▸ REQUIREMENTS: Write out, word for word, only the data from its first line to the line containing "pieces[limb_name] -= left_of(hand_seat)".

---- RAW DATA

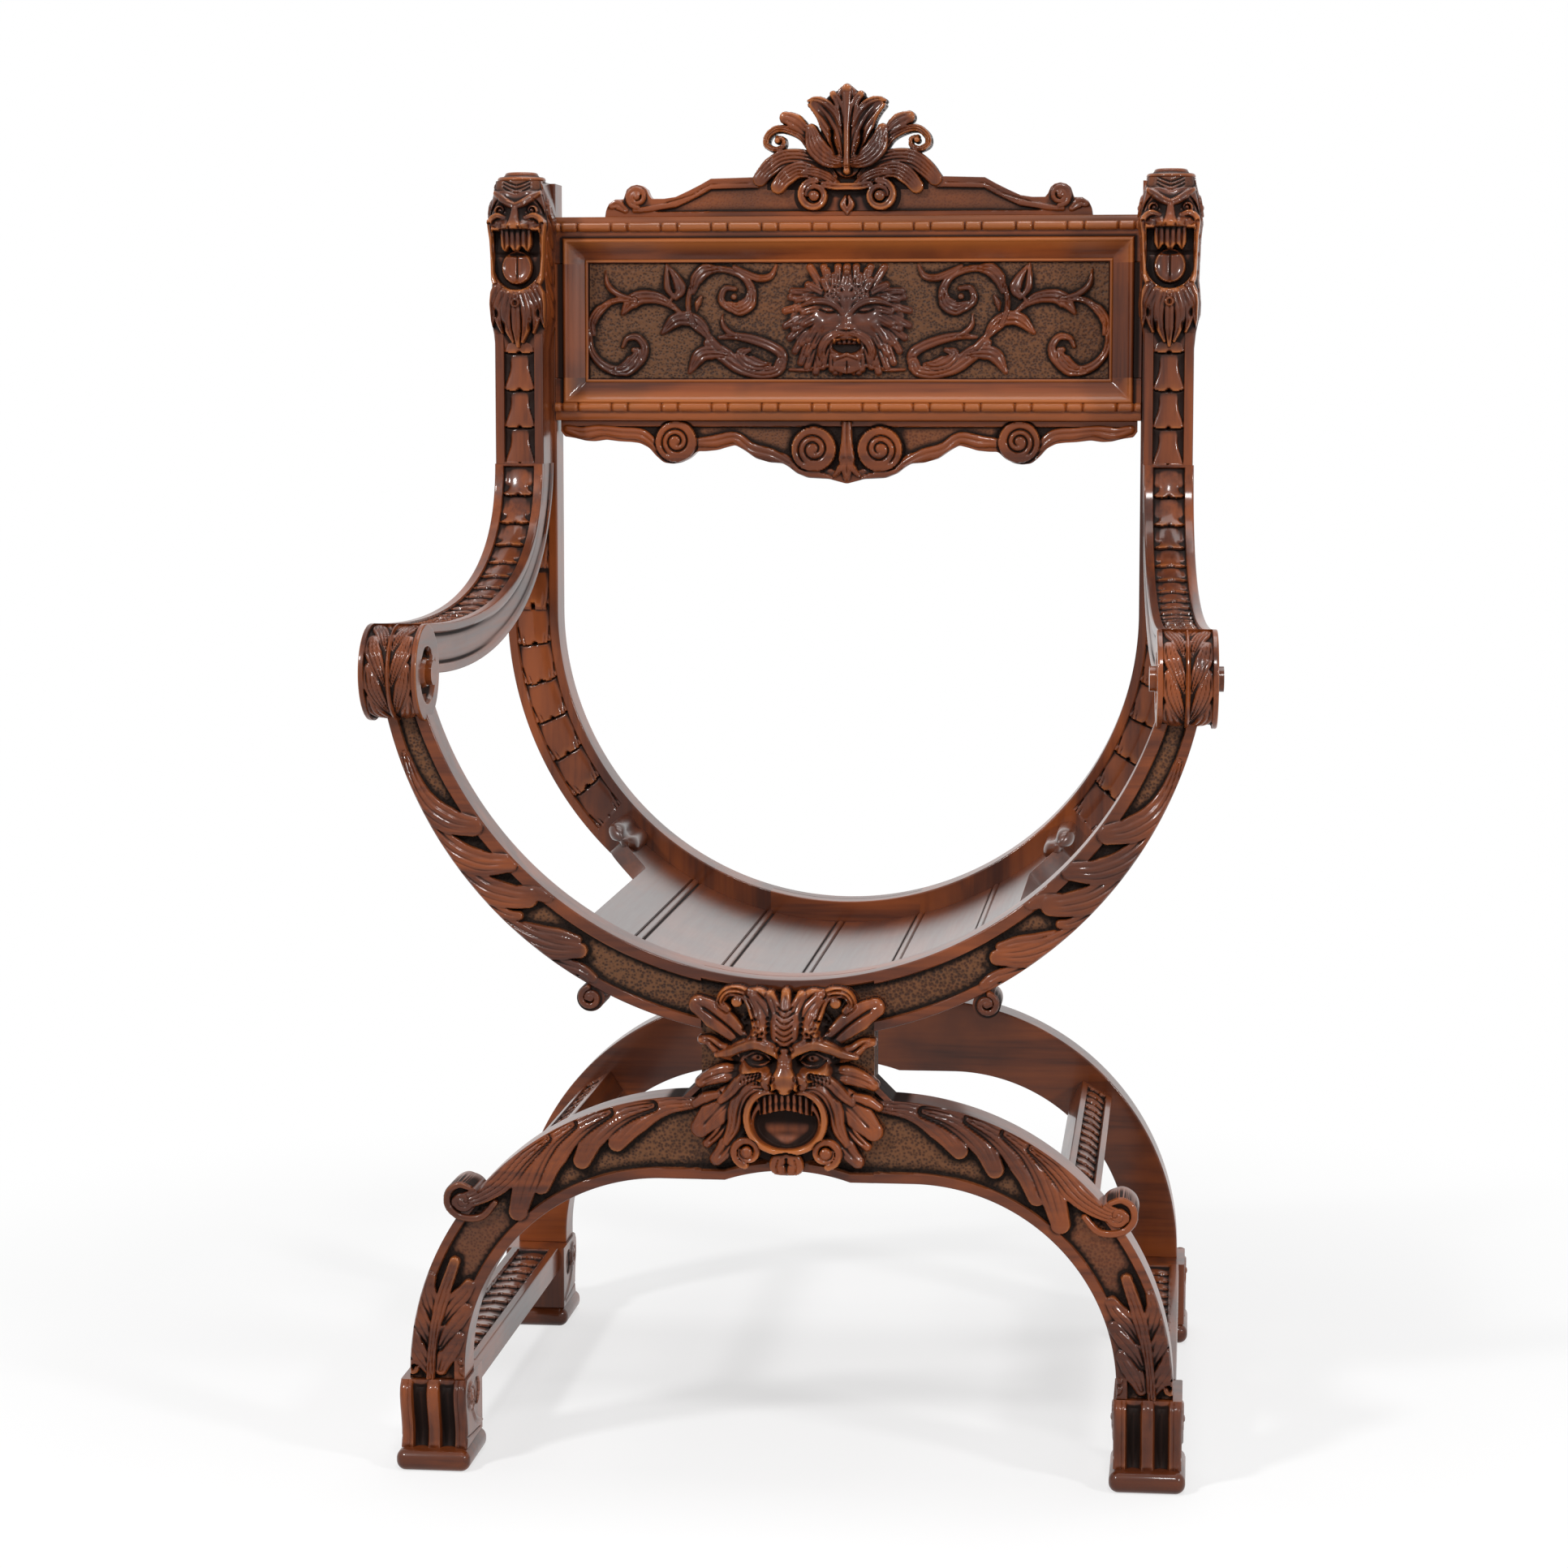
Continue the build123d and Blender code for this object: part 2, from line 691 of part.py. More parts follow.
add_pair("front_foot", front_right_foot())
add_pair("rear_foot", to_rear(front_right_foot()))
add_pair("front_plinth", front_right_plinth())
add_pair("rear_plinth", to_rear(front_right_plinth()))
add_pair("runner", runner() + runner_tenons(0))
add_pair("stretcher", stretcher() + stretcher_tenons(0))

add_pair("seat_board_inner", seat_board(0))
add_pair("seat_board_middle", seat_board(1))
add_pair("seat_board_end", end_board())
pieces["seat_bearer_front"] = seat_bearer(front_back, front_back + bearer_thickness)
pieces["seat_bearer_rear"] = seat_bearer(rear_face - bearer_thickness, rear_face)

add_pair("arm", arm())
add_pair("arm_post", post())
add_pair("post_cap", post_cap())
add_pair("post_boss", post_boss())

pieces["back_top_rail"] = back_rail(panel_top, rail_top)
pieces["back_bottom_rail"] = back_rail(rail_bottom, panel_bottom)
add_pair("back_stile", back_stile())
pieces["back_panel"] = back_panel()
bead_offset = bead_edge + bead_width / 2
pieces["top_bead"] = bead_strip(rail_top - bead_offset)
pieces["bottom_bead"] = bead_strip(rail_bottom + bead_offset + bead_edge / 2)
pieces["crest_board"] = crest_board()
pieces["crest_carving"] = crest_carving()
pieces["apron_board"] = apron_board()

# Mortises for the tenons.
for side in ("left", "right"):
    turn = left_of if side == "left" else (lambda solid: solid)
    for place in ("front", "rear"):
        pieces[f"{place}_foot_{side}"] -= turn(runner_tenons(fit))
    for limb_name in ("front_limb_left", "front_limb_right", "rear_limb_left", "rear_limb_right"):
        pieces[limb_name] -= turn(stretcher_tenons(fit))
for limb_name in ("rear_limb_left", "rear_limb_right"):
    pieces[limb_name] -= rail_tenons(panel_top, rail_top, fit)
    pieces[limb_name] -= rail_tenons(rail_bottom, panel_bottom, fit)

# The front limbs end in a hollow seat for the scrolled hands.
hand_seat = arm_place() * hand(hand_width + 2 * front_thickness, fit)
for limb_name in ("front_limb_left", "front_limb_right"):
    pieces[limb_name] -= hand_seat
    pieces[limb_name] -= left_of(hand_seat)


# ---- Pegs and screws ----
def peg_group(name, lines, radius, joined):
    """Pegs along the given lines, with holes for them in the joined pieces."""
    pieces[name] = Compound(children=[rod(start, end, radius) for start, end in lines])
    for start, end in lines:
        hole = rod(start, end, radius + peg_fit)
        for other in joined:
            pieces[other] -= hole


def mirrored_lines(lines):
    twins = [((-start[0], *start[1:]), (-end[0], *end[1:])) for start, end in lines]
    return lines + twins


def sides(*names):
    return [f"{name}_{side}" for name in names for side in ("left", "right")]


half_peg = peg_length / 2
peg_inset = lap_half_width / 2
crossing_pegs = []
for start in (front_face, rear_face):
    depth = front_thickness if start == front_face else rear_thickness
    for x in (-peg_inset, peg_inset):
        crossing_pegs.append(((x, start + crossing_peg_inset, crossing_z),
                              (x, start + depth - crossing_peg_inset, crossing_z)))
peg_group("crossing_pegs", crossing_pegs, peg_radius, sides("front_limb", "rear_limb"))

leg_peg_x = foot_x - foot_outset
leg_pegs = [((leg_peg_x, y, foot_top - half_peg), (leg_peg_x, y, foot_top + half_peg))
            for y in (front_face + front_thickness / 2, rear_face + rear_thickness / 2)]
peg_group("leg_pegs", mirrored_lines(leg_pegs), peg_radius,
          sides("front_limb", "rear_limb", "front_foot", "rear_foot"))

foot_peg_bottom = plinth_height / 3
foot_peg_top = plinth_height + foot_height / 4
foot_pegs = [((foot_x, y, foot_peg_bottom), (foot_x, y, foot_peg_top))
             for y in (front_face + front_thickness / 2, rear_face + rear_thickness / 2)]
peg_group("foot_pegs", mirrored_lines(foot_pegs), peg_radius,
          sides("front_foot", "rear_foot", "front_plinth", "rear_plinth"))

hand_peg_x = limb_x_at(limb_top)
hand_peg_z = hand_axis_z - hand_radius
hand_peg_y = front_face + front_thickness / 2
hand_pegs = [((hand_peg_x, hand_peg_y, hand_peg_z - half_peg / 2),
              (hand_peg_x, hand_peg_y, hand_peg_z + half_peg))]
peg_group("hand_pegs", mirrored_lines(hand_pegs), peg_radius, sides("front_limb", "arm"))

arm_pegs = [((post_x, post_y, post_bottom - half_peg), (post_x, post_y, post_bottom + half_peg))]
peg_group("arm_pegs", mirrored_lines(arm_pegs), peg_radius, sides("arm", "arm_post"))

post_peg_x = back_half_width + rail_tenon_length + 2 * peg_radius + peg_margin
post_peg_heights = (post_bottom + 2 * half_peg, (panel_top + panel_bottom) / 2, stile_top - half_peg)
post_pegs = [((post_peg_x, rear_face - half_peg, z), (post_peg_x, rear_face + half_peg, z))
             for z in post_peg_heights]
peg_group("post_pegs", mirrored_lines(post_pegs), peg_radius, sides("arm_post", "rear_limb"))

mask_pegs = [((x, front_face - mask_plate, crossing_z + 2 * peg_length / 3),
              (x, front_face + front_thickness / 3, crossing_z + 2 * peg_length / 3))
             for x in (-peg_inset, peg_inset)]
peg_group("mask_pegs", mask_pegs, peg_radius, ["front_mask", "front_limb_left", "front_limb_right"])

crest_peg_y = crest_face + crest_thickness / 2
edge_pegs = []
for x in (-side_volute_x, 0, side_volute_x):
    edge_pegs.append(((x, crest_peg_y, rail_top - edge_peg_reach),
                      (x, crest_peg_y, rail_top + crest_peg_reach)))
    edge_pegs.append(((x, crest_peg_y, rail_bottom - edge_peg_reach),
                      (x, crest_peg_y, rail_bottom + edge_peg_reach)))
peg_group("back_edge_pegs", edge_pegs, peg_radius / 2,
          ["crest_board", "apron_board", "back_top_rail", "back_bottom_rail"])

bearer_middle = seat_under_radius + fit + bearer_height / 2
bearer_screws = []
for angle in (-2 * bearer_half_angle / 3, 0, 2 * bearer_half_angle / 3):
    x, z = on_circle((0, seat_centre_z), bearer_middle, angle - 90)
    front_start = front_back + bearer_thickness
    bearer_screws.append(((x, front_start, z), (x, front_start - screw_length, z)))
    rear_start = rear_face - bearer_thickness
    bearer_screws.append(((x, rear_start, z), (x, rear_start + screw_length, z)))
peg_group("bearer_screws", bearer_screws, screw_radius,
          ["seat_bearer_front", "seat_bearer_rear"] + sides("front_limb", "rear_limb"))

for side, turn in (("right", lambda solid: solid), ("left", left_of)):
    pieces[f"hand_buttons_{side}"] = Compound(children=[turn(button) for button in hand_buttons()])

os.makedirs("parts", exist_ok=True)
for name, piece in pieces.items():
    export_step(piece, f"parts/{name}.step")
print(len(pieces), "pieces written")
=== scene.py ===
import math
import bpy
import numpy as np
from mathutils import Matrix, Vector


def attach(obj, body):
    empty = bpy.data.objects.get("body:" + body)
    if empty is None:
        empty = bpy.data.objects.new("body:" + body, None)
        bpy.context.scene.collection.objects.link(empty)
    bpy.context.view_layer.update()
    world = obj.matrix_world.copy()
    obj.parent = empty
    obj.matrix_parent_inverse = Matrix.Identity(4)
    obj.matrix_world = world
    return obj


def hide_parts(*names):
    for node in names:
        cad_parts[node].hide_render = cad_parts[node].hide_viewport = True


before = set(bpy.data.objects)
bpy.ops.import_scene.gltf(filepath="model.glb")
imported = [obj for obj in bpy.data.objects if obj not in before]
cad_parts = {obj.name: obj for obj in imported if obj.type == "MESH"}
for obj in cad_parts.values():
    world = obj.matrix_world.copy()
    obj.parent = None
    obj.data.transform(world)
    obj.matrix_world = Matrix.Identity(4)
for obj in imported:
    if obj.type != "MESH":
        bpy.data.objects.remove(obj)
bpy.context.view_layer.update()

mm = 0.001
print("frame loaded")


# ---- small helpers for shapes; lengths in millimetres until a mesh is made

def deselectAll():
    bpy.ops.object.select_all(action="DESELECT")


def smooth(value):
    value = np.clip(value, 0.0, 1.0)
    return value * value * (3 - 2 * value)


def bell(gap, width, power=2):
    return np.exp(-(gap / width) ** power)


def arched(share):
    # a round section: full in the middle, nothing at its edges
    return np.sqrt(np.clip(1 - share ** 2, 0, 1))


def lineAt(x, y, z):
    # the points of a long edge; a single number holds all along it
    return np.stack(np.broadcast_arrays(x, y, z), axis=-1)


def blurred(field, reach):
    # averages down the columns, then, with the grid turned over, along the rows
    for _ in range(2):
        window = min(reach, (len(field) - 1) // 2)
        if window > 0:
            span = 2 * window + 1
            total = np.cumsum(np.pad(field, [(window + 1, window), (0, 0)], mode="edge"), axis=0)
            field = (total[span:] - total[:-span]) / span
        field = field.T
    return field


def curve(points, steps=7):
    # a smooth line through the points
    p = np.asarray(points, float)
    if isinstance(points, np.ndarray) or len(p) < 3:
        return p
    p = np.vstack([2 * p[0] - p[1], p, 2 * p[-1] - p[-2]])
    line = []
    for i in range(1, len(p) - 2):
        for t in np.arange(steps) / steps:
            line.append(0.5 * (2 * p[i] + (p[i + 1] - p[i - 1]) * t
                               + (2 * p[i - 1] - 5 * p[i] + 4 * p[i + 1] - p[i + 2]) * t ** 2
                               + (3 * p[i] - p[i - 1] - 3 * p[i + 1] + p[i + 2]) * t ** 3))
    line.append(p[-2])
    return np.array(line)


def spiral(x, z, outer, inner, turns, start, hand=1):
    pointsPerTurn = 22
    t = np.linspace(0, 1, int(pointsPerTurn * turns) + 2)
    radius = outer + (inner - outer) * t
    angle = math.radians(start) + hand * 2 * math.pi * turns * t
    return np.stack([x + radius * np.cos(angle), z + radius * np.sin(angle)], axis=1)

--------

▸ SOLUTION TO THIS PROBLEM:
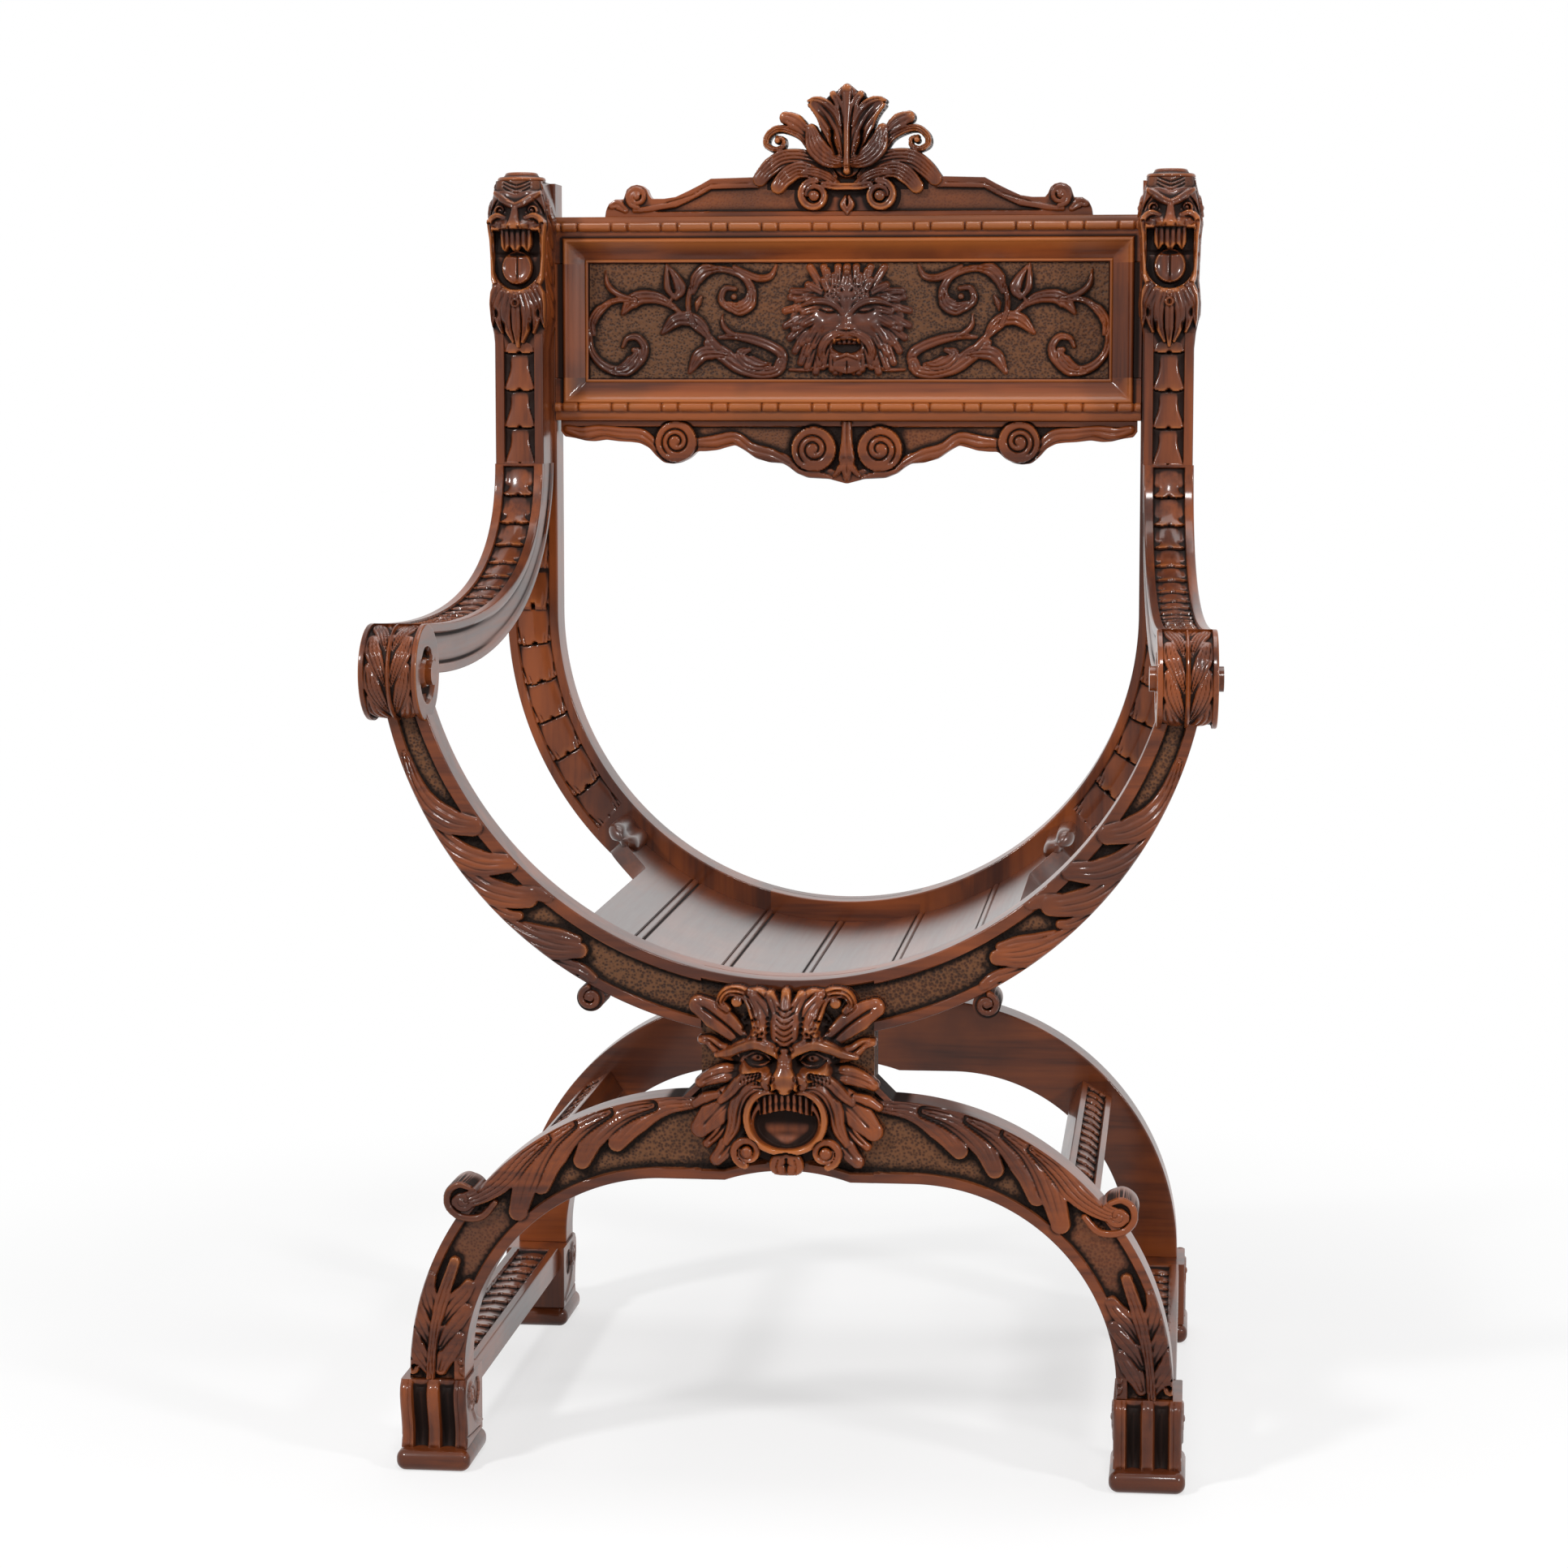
Continue the build123d and Blender code for this object: part 2, from line 691 of part.py. More parts follow.
add_pair("front_foot", front_right_foot())
add_pair("rear_foot", to_rear(front_right_foot()))
add_pair("front_plinth", front_right_plinth())
add_pair("rear_plinth", to_rear(front_right_plinth()))
add_pair("runner", runner() + runner_tenons(0))
add_pair("stretcher", stretcher() + stretcher_tenons(0))

add_pair("seat_board_inner", seat_board(0))
add_pair("seat_board_middle", seat_board(1))
add_pair("seat_board_end", end_board())
pieces["seat_bearer_front"] = seat_bearer(front_back, front_back + bearer_thickness)
pieces["seat_bearer_rear"] = seat_bearer(rear_face - bearer_thickness, rear_face)

add_pair("arm", arm())
add_pair("arm_post", post())
add_pair("post_cap", post_cap())
add_pair("post_boss", post_boss())

pieces["back_top_rail"] = back_rail(panel_top, rail_top)
pieces["back_bottom_rail"] = back_rail(rail_bottom, panel_bottom)
add_pair("back_stile", back_stile())
pieces["back_panel"] = back_panel()
bead_offset = bead_edge + bead_width / 2
pieces["top_bead"] = bead_strip(rail_top - bead_offset)
pieces["bottom_bead"] = bead_strip(rail_bottom + bead_offset + bead_edge / 2)
pieces["crest_board"] = crest_board()
pieces["crest_carving"] = crest_carving()
pieces["apron_board"] = apron_board()

# Mortises for the tenons.
for side in ("left", "right"):
    turn = left_of if side == "left" else (lambda solid: solid)
    for place in ("front", "rear"):
        pieces[f"{place}_foot_{side}"] -= turn(runner_tenons(fit))
    for limb_name in ("front_limb_left", "front_limb_right", "rear_limb_left", "rear_limb_right"):
        pieces[limb_name] -= turn(stretcher_tenons(fit))
for limb_name in ("rear_limb_left", "rear_limb_right"):
    pieces[limb_name] -= rail_tenons(panel_top, rail_top, fit)
    pieces[limb_name] -= rail_tenons(rail_bottom, panel_bottom, fit)

# The front limbs end in a hollow seat for the scrolled hands.
hand_seat = arm_place() * hand(hand_width + 2 * front_thickness, fit)
for limb_name in ("front_limb_left", "front_limb_right"):
    pieces[limb_name] -= hand_seat
    pieces[limb_name] -= left_of(hand_seat)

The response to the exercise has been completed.